When we actually take a look at the Geneva Conventions, it helps us to narrow the debate on the legal status of the individuals held in Cuba. The Geneva Convention clearly states that an individual becomes a prisoner of war if detained while in uniform of an opposing country or a member of a recognizable militia. This may not make al-Qaida members prisoners of war, but Taliban soldiers probably would qualify. But what is even more pertinent in the Geneva Convention is the clear statement of who is to determine the status of detained individuals. If there is any question as to whether individuals detained in combat are prisoners of war, signatories to the Geneva Conventions, including our government, are bound to treat them as if they were.
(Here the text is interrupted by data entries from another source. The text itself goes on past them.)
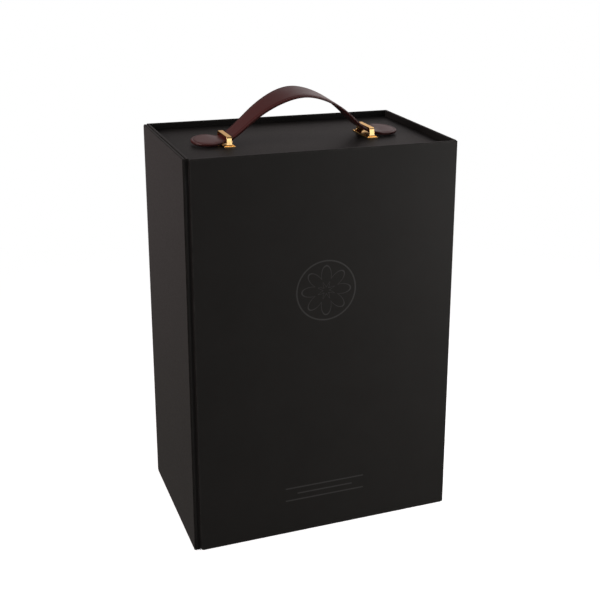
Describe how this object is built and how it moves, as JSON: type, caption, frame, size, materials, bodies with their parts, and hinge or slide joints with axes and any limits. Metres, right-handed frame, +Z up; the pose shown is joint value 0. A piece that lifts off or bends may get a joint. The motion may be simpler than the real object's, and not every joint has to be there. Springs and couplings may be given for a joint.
{
  "type": "collapsible gift box",
  "caption": "Upright rigid gift box of wrapped greyboard with a book-style hinged lid, a closure flap, a recessed top panel and an arched leather strap handle in two bridge loops.",
  "frame": {"origin": "on the ground below the centre of the closed box", "axes": "+Z up, -Y out of the lid's face, +X towards the spine that the lid is hinged to"},
  "size_m": [0.24, 0.155, 0.3862],
  "materials": {
    "black_paper_board": "matte",
    "lining_paper": "matte",
    "fold_paper": "matte",
    "strap_leather": "satin",
    "gold_metal": "polished",
    "steel": "satin",
    "tape_film": "satin"
  },
  "bodies": {
    "carcass": {"spine_panel": "black_paper_board", "back_panel": "black_paper_board", "left_wall": "black_paper_board", "top_wall": "black_paper_board", "bottom_wall": "black_paper_board", "spine_lining": "lining_paper", "back_lining": "lining_paper", "left_wall_lining": "lining_paper", "upper_keeper": "steel", "lower_keeper": "steel", "top_hinge_strip": "fold_paper", "bottom_hinge_strip": "fold_paper", "top_left_ear": "black_paper_board", "top_right_ear": "black_paper_board", "bottom_left_ear": "black_paper_board", "bottom_right_ear": "black_paper_board", "top_left_tape": "tape_film", "top_right_tape": "tape_film", "bottom_left_tape": "tape_film", "bottom_right_tape": "tape_film", "handle_strap": "strap_leather", "left_loop": "gold_metal", "right_loop": "gold_metal", "left_base_plate": "gold_metal", "right_base_plate": "gold_metal", "left_backing_plate": "steel", "right_backing_plate": "steel"},
    "lid": {"lid": "black_paper_board", "lid_lining": "lining_paper", "lid_hinge_web": "fold_paper"},
    "flap": {"closure_flap": "black_paper_board", "flap_lining": "lining_paper", "flap_hinge_web": "fold_paper", "upper_magnet": "steel", "lower_magnet": "steel"}
  },
  "joints": [
    {"name": "lid_hinge", "type": "hinge", "parent": "carcass", "child": "lid", "pos_m": [0.12, -0.0744, 0], "axis": [0, 0, 1], "range_deg": [0, 180], "deforming": ["lid_hinge_web"]},
    {"name": "flap_hinge", "type": "hinge", "parent": "lid", "child": "flap", "pos_m": [-0.1172, -0.0747, 0], "axis": [0, 0, 1], "range_deg": [0, 120], "deforming": ["flap_hinge_web"]}
  ]
}
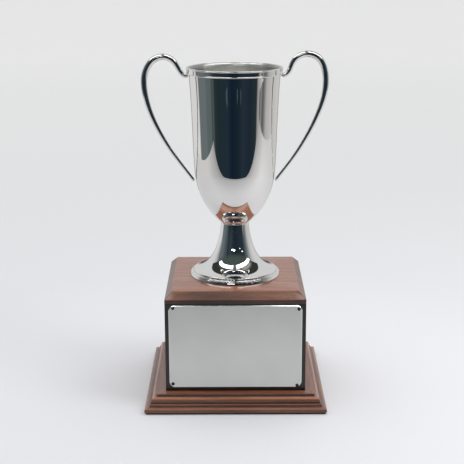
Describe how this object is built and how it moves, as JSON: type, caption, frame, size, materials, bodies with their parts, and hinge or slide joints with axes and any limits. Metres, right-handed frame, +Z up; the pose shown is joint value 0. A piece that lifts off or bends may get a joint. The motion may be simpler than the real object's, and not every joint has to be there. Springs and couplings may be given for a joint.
{
  "type": "cup trophy",
  "caption": "Two-handled loving-cup trophy in bright spun metal, bolted to a square walnut plinth with a stepped base moulding and a blank pinned name plate.",
  "frame": {"origin": "on the table, under the middle of the base", "axes": "+Z up; the name plate faces -Y; the two handles lie along X, +X on the right seen from the front"},
  "size_m": [0.2054, 0.1968, 0.3811],
  "materials": {
    "bright_metal": "mirror polished silver-coloured plate",
    "plate_metal": "fine satin sheet with bright bevelled edges",
    "pin_metal": "tarnished round heads",
    "steel": "zinc plated hardware",
    "bush_brass": "turned",
    "walnut": "satin lacquered walnut, straight grain",
    "pine": "sawn softwood, unfinished",
    "felt": "dark pressed felt"
  },
  "bodies": {
    "base": {"felt_sheet": "felt", "base_board": "walnut", "front_board": "walnut", "right_board": "walnut", "back_board": "walnut", "left_board": "walnut", "top_board": "walnut", "corner_block_1": "pine", "corner_block_2": "pine", "corner_block_3": "pine", "corner_block_4": "pine", "base_screw_1": "steel", "base_screw_2": "steel", "base_screw_3": "steel", "base_screw_4": "steel", "name_plate": "plate_metal", "plate_pin_upper_left": "pin_metal", "plate_pin_upper_right": "pin_metal", "plate_pin_lower_left": "pin_metal", "plate_pin_lower_right": "pin_metal"},
    "cup": {"bowl": "bright_metal", "rim_band": "bright_metal", "left_handle": "bright_metal", "right_handle": "bright_metal", "stem_foot": "bright_metal", "foot_plate": "steel", "bowl_boss": "bush_brass", "draw_rod": "steel"},
    "washer": {"washer": "steel"},
    "nut": {"nut": "steel"}
  },
  "joints": [
    {"name": "cup_turn", "type": "hinge", "parent": "base", "child": "cup", "pos_m": [0, 0, 0.1306], "axis": [0, 0, 1], "continuous": true},
    {"name": "washer_drop", "type": "slide", "parent": "cup", "child": "washer", "axis": [0, 0, -1], "range_m": [0, 0.01016]},
    {"name": "nut_spin", "type": "hinge", "parent": "washer", "child": "nut", "pos_m": [0, 0, 0.113], "axis": [0, 0, -1], "range_deg": [0, 2882]}
  ],
  "couplings": [
    {"joint": "nut_spin", "follows": "washer_drop", "rad_per_m": 4947.4}
  ]
}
The Geneva Convention then provides for the creation of a council to determine the final status of the detained persons.
This provision is extremely important. It means that our Secretary of Defense, Donald Rumsfeld and our president, George W. Bush have absolutely no authority to be classifying the prisoners at Guantanamo Bay. If they have a question, they must look to the Geneva Conventions to solve the problem. International law, though, is also not having its finest hour, as we have not yet heard of any plans of the Geneva Convention to convene a council to determine the status of the prisoners, as it is required to do. We can probably safely assume that if there have been any overtures by officials from the Geneva Convention to create a council, our government has been working behind the scenes to prevent any such developments.
In other words, Rumsfeld has no right under international law, which our government abides by and helped create, to classify the prisoners as “unlawful combatants” or “detainees.” It also seems quite silly whenever Rumsfeld or the collection of talking heads on national media begin to say that the prisoners we have detained are being treated much better in our care than they would be if they had remained in Afghanistan. In justifying our treatment of these prisoners, our Secretary of Defense and many commentators have actually resorted to comparing the way we treat prisoners to the way forces and conditions in Afghanistan may have treated. Comparing our practices with that of a rag-tag militia should not be the measuring stick with which to justify our actions to our citizens and to the world.
In another interesting twist, it turns out that our military presence in Cuba is quite unique in nature. At most all of our military bases, U.S. law applies. In other words, if you happen to be a non-military individual at an American military base in Germany, for instance, you have recourse under U.S. law if your civil rights are infringed in any way. Our base at Guantanamo Bay, however, does not function under the same rubric. Since we lease the land we use in Cuba (under a lease which provides that the lease cannot be terminated unless both parties agree, which is why we have maintained a presence there even during Castro”s rule), the land of Guantanamo Bay is technically Cuban. This means that the prisoners at Guantanamo Bay cannot resort to American law if they believe their civil rights have been abridged and since they have not been openly acknowledged as prisoners of war, they also have no recourse under international law in the event they wish to make a case that their rights have been violated. They effectually have no rights.
Yes, our country is still in a sensitive state and may always be from now on. But the issues arising in Guantanamo Bay are not a matter of nicely treating a bunch of prisoners who are determined to destroy America rather, the issue at hand is whether or not we are willing to set an example and follow international law, even when it is emotionally difficult to do so. We cannot holler and scream when other countries around the world violate human rights, when we are not ourselves willing to lead the way. If anyone is looking for a reason as to why much of the international community dislikes our government, our handling of the Guantanamo Bay prisoner dilemma is the prime illustration.